Directive: Review the lines that follow and copy each one that contains the word "scene".
+++ Collected material
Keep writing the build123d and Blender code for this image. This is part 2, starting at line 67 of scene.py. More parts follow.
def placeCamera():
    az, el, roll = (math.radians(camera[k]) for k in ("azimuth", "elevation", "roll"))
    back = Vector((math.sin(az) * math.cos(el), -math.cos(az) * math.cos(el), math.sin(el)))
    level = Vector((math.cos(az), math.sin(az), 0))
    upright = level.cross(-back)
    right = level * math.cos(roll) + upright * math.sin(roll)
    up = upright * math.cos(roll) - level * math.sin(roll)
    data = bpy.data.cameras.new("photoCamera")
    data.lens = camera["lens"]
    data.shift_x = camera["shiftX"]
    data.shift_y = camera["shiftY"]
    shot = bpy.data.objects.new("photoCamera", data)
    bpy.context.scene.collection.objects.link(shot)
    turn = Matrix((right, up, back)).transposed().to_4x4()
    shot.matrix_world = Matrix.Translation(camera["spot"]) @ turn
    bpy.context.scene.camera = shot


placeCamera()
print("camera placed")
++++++
Final answer:
Keep writing the build123d and Blender code for this image. This is part 2, starting at line 67 of scene.py. More parts follow.
    bpy.context.scene.collection.objects.link(shot)
    bpy.context.scene.camera = shot